--- Begin INPUT RECORDS ---

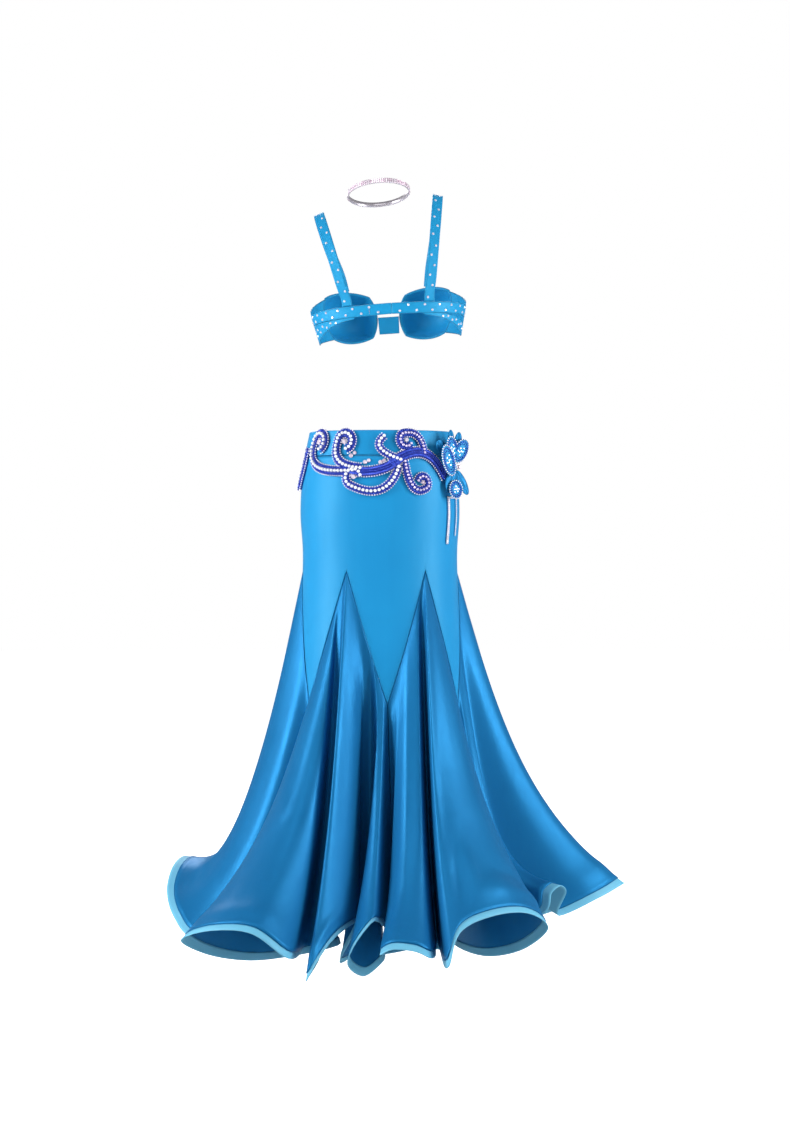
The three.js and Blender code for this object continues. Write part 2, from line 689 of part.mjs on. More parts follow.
// The wing between the bands and the cup, cut to the cup's side.
function wing(side) {
  const parts = [4, 5];
  return wall(...parts, (i, j, face) => {
    const b = THREE.MathUtils.lerp(...WING_SIDE, j / parts[1]);
    const edge = Math.sqrt(1 - CUP_SQUARE * (b / Math.sqrt(1 - CUP_SQUARE)) ** 2);
    const front = CUP_TURN - CUP_SPAN * edge - WING_GAP[1];
    const along = i / parts[0];
    const back = THREE.MathUtils.lerp(WING_TOP, WING_BOTTOM, j / parts[1]);
    const turn = THREE.MathUtils.lerp(WING_TURN + WING_GAP[0], front, along);
    const height = THREE.MathUtils.lerp(back, CUP_MIDDLE + CUP_TALL * b, along);
    return onTorso(side * turn, height, face ? 0 : STRAP);
  });
}

function shoulderStrap(side) {
  const points = rowsOf(STRAP_ROUTE).map((r) =>
    place(side * r.side - r.roll * SHOULDER_LEAN, r.back, r.up + side * r.roll * SHOULDER_ROLL));
  const line = new THREE.CatmullRomCurve3(points);
  const body = new THREE.Vector3(0, 0, 60);
  return bar(STRAP_STEPS, (k) => {
    const middle = line.getPointAt(k / STRAP_STEPS);
    const along = line.getTangentAt(k / STRAP_STEPS);
    const away = middle.clone().sub(body);
    away.x *= STRAP_FACE;
    const out = away.addScaledVector(along, -away.dot(along)).normalize();
    const across = along.clone().cross(out).normalize();
    across.multiplyScalar(STRAP_HALF);
    out.multiplyScalar(STRAP / 2);
    const corner = (c, o) => middle.clone().addScaledVector(across, c).addScaledVector(out, o);
    return [corner(-1, -1), corner(1, -1), corner(1, 1), corner(-1, 1)];
  });
}

for (const [name, side] of [["left", -1], ["right", 1]]) {
  add(`cup_${name}`, cup(side), "lycra", bra);
  add(`side_wing_${name}`, wing(side), "lycra", bra);
  add(`shoulder_strap_${name}`, shoulderStrap(side), "lycra", bra);
}

const gore = { columns: BAND.columns, rows: GORE.map((turn) => [turn, ...GORE_HIGH]) };
add("centre_gore", band(gore, 1, ...GORE, 2), "lycra", bra);

// ---- Choker
function choker() {
  return wall(CHOKER_SIDES, 1, (i, j, side) => {
    const angle = (2 * Math.PI * i) / CHOKER_SIDES;
    const reach = CHOKER_REACH + (side ? 0 : CHOKER_WALL);
    return place(reach * Math.sin(angle), reach * Math.cos(angle), CHOKER_HIGH * (0.5 - j));
  }, true);
}
const chokerMesh = add("choker", choker(), "stones");
chokerMesh.position.copy(place(...CHOKER_PLACE));
chokerMesh.rotation.set(rad(CHOKER_NOD), rad(CHOKER_ROLL), 0);

export default root;
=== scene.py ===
import math
from functools import lru_cache

import bmesh
import bpy
from mathutils import Matrix, Vector, noise


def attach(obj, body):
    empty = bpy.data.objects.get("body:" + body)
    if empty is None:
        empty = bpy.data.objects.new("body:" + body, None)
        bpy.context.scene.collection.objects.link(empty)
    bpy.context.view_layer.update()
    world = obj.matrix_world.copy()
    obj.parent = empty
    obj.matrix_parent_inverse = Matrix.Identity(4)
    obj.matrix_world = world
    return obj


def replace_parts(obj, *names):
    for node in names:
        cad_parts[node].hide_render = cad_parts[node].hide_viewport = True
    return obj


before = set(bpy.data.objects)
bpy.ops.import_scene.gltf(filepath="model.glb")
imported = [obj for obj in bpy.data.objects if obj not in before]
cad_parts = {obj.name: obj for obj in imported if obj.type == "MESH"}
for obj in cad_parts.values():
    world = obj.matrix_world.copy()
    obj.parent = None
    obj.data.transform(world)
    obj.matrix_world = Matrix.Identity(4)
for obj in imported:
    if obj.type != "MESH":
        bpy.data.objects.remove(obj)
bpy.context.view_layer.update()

# A belly dance costume in its worn form. Lengths in the tables are millimetres, in the frame of the
# solids: +Z up, the wearer faces -Y, and the wearer's right side is at -X. A "turn" is an angle round
# the body in degrees, from the centre back towards the wearer's right.
MM = 0.001
SEAM = 0.3
WAIST_TOP = 24
WAIST_SEAM = -22
GODETS = 6
GODET_TURN = 60
TWIST = 5
APEX = -231
TIP = -472
FLARE = 0.6
FLARE_POWER = 4
CURL_POWER = 12
DIP_POWER = 7
SEAM_TURN = 0.12
HEM_SEAM = 0.0015
SIDE_TURN = 0.06
LYCRA_WALL = 1.2
SATIN_WALL = 1.2
BRAID_WALL = 1.2
BRAID_GAP = 0.5
BRAID_UP = 8
BRAID_DOWN = 11.5

# Hip sections: height, half width, reach to the back, reach to the front.
HIP = (
    (24, 130, 98, 92),
    (-22, 139, 105, 96),
    (-75, 145, 112, 99),
    (-130, 147, 115, 100),
    (-190, 143, 112, 98),
    (-231, 143, 111, 98),
    (-320, 147, 115, 104),
    (-400, 152, 122, 112),
    (-480, 157, 130, 122),
)
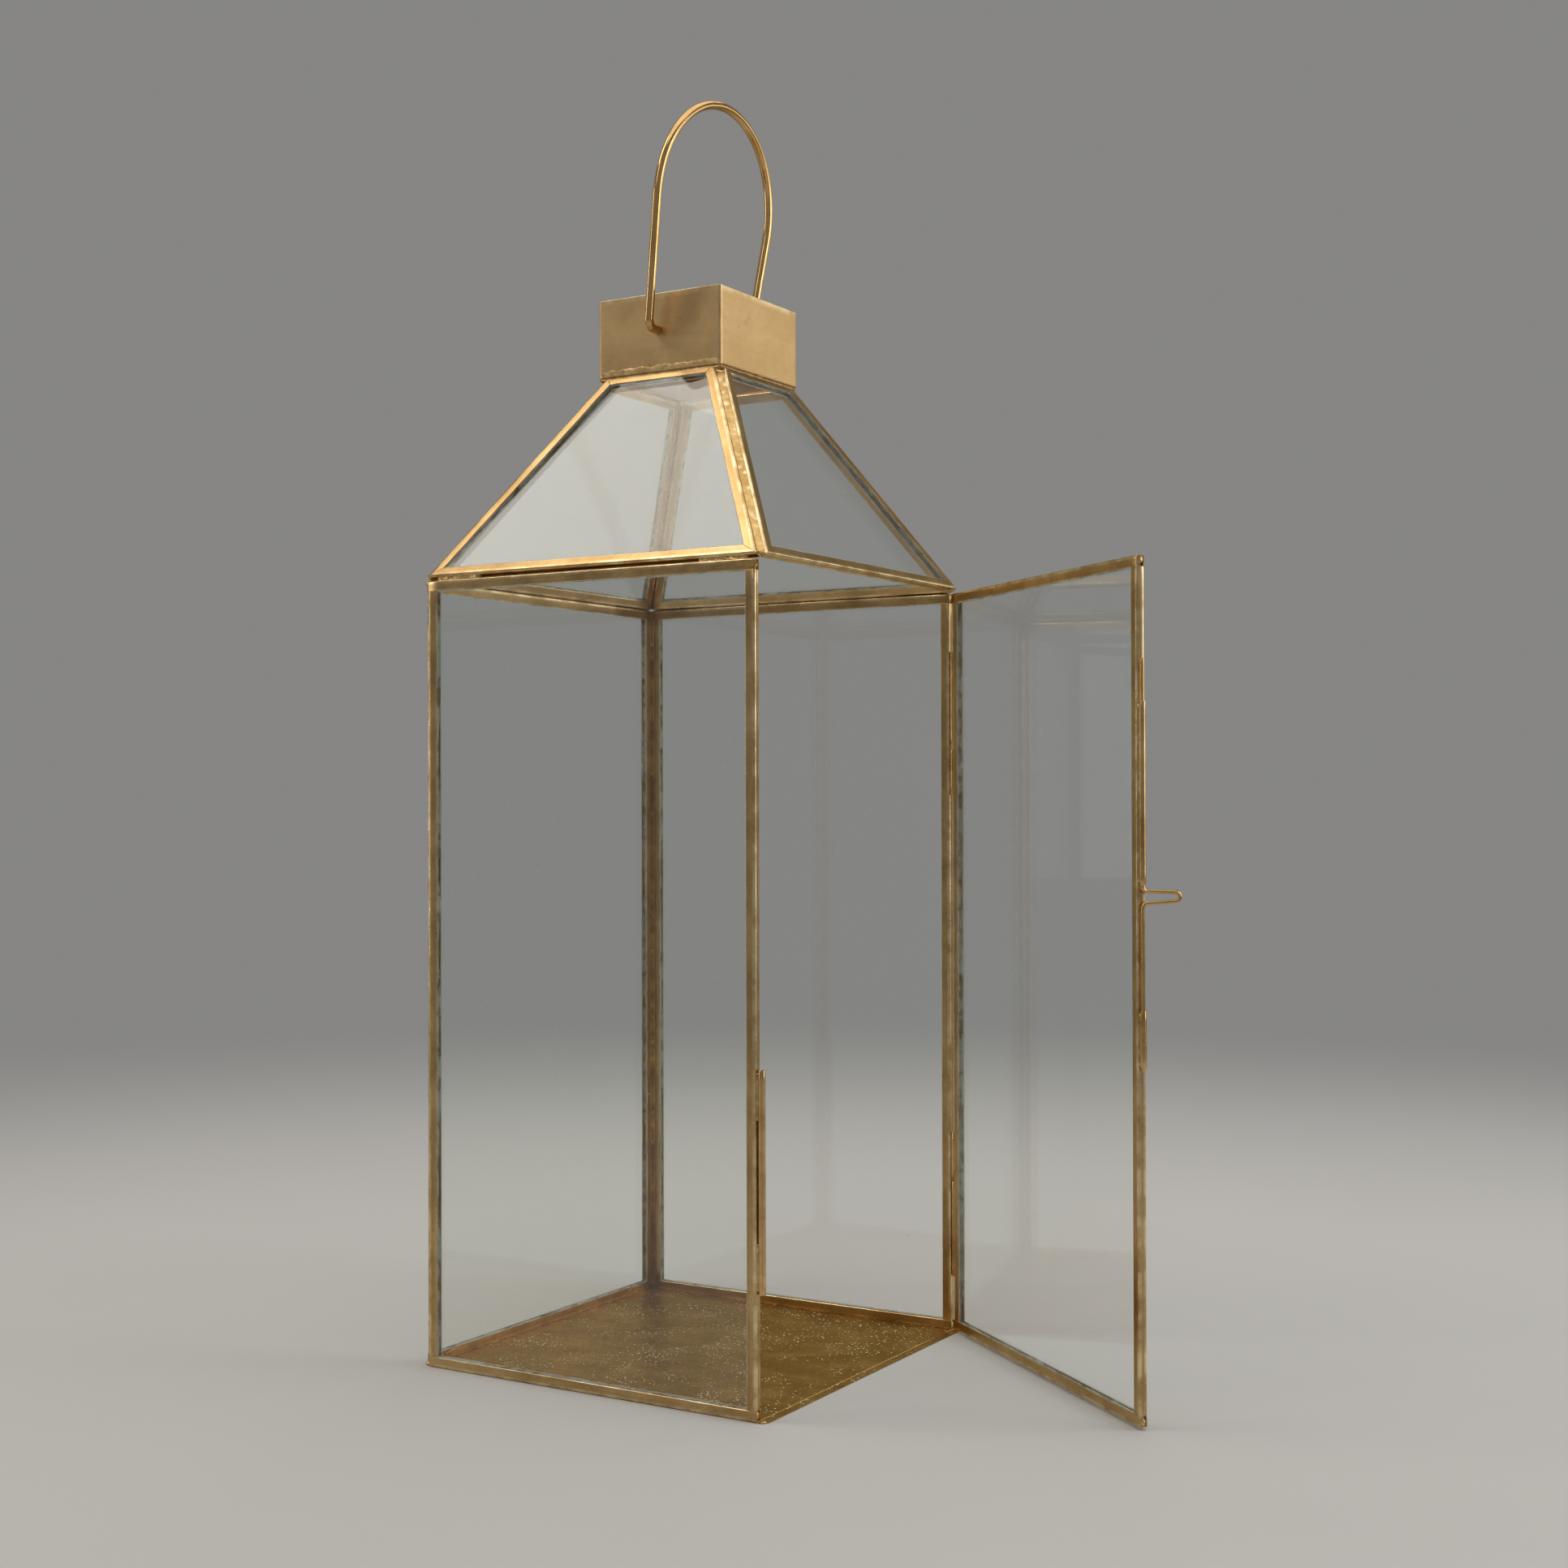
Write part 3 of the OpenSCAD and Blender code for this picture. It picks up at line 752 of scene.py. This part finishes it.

--- End INPUT RECORDS ---

» **WRITTEN EXERCISE**:
Every line from the one containing "BAND.columns, rows: GORE.map((turn)" through the one containing "imported = [obj" is to be given again exactly, both ends included, and no line outside that range.

» **THE RESULT**:
const gore = { columns: BAND.columns, rows: GORE.map((turn) => [turn, ...GORE_HIGH]) };
add("centre_gore", band(gore, 1, ...GORE, 2), "lycra", bra);

// ---- Choker
function choker() {
  return wall(CHOKER_SIDES, 1, (i, j, side) => {
    const angle = (2 * Math.PI * i) / CHOKER_SIDES;
    const reach = CHOKER_REACH + (side ? 0 : CHOKER_WALL);
    return place(reach * Math.sin(angle), reach * Math.cos(angle), CHOKER_HIGH * (0.5 - j));
  }, true);
}
const chokerMesh = add("choker", choker(), "stones");
chokerMesh.position.copy(place(...CHOKER_PLACE));
chokerMesh.rotation.set(rad(CHOKER_NOD), rad(CHOKER_ROLL), 0);

export default root;
=== scene.py ===
import math
from functools import lru_cache

import bmesh
import bpy
from mathutils import Matrix, Vector, noise


def attach(obj, body):
    empty = bpy.data.objects.get("body:" + body)
    if empty is None:
        empty = bpy.data.objects.new("body:" + body, None)
        bpy.context.scene.collection.objects.link(empty)
    bpy.context.view_layer.update()
    world = obj.matrix_world.copy()
    obj.parent = empty
    obj.matrix_parent_inverse = Matrix.Identity(4)
    obj.matrix_world = world
    return obj


def replace_parts(obj, *names):
    for node in names:
        cad_parts[node].hide_render = cad_parts[node].hide_viewport = True
    return obj


before = set(bpy.data.objects)
bpy.ops.import_scene.gltf(filepath="model.glb")
imported = [obj for obj in bpy.data.objects if obj not in before]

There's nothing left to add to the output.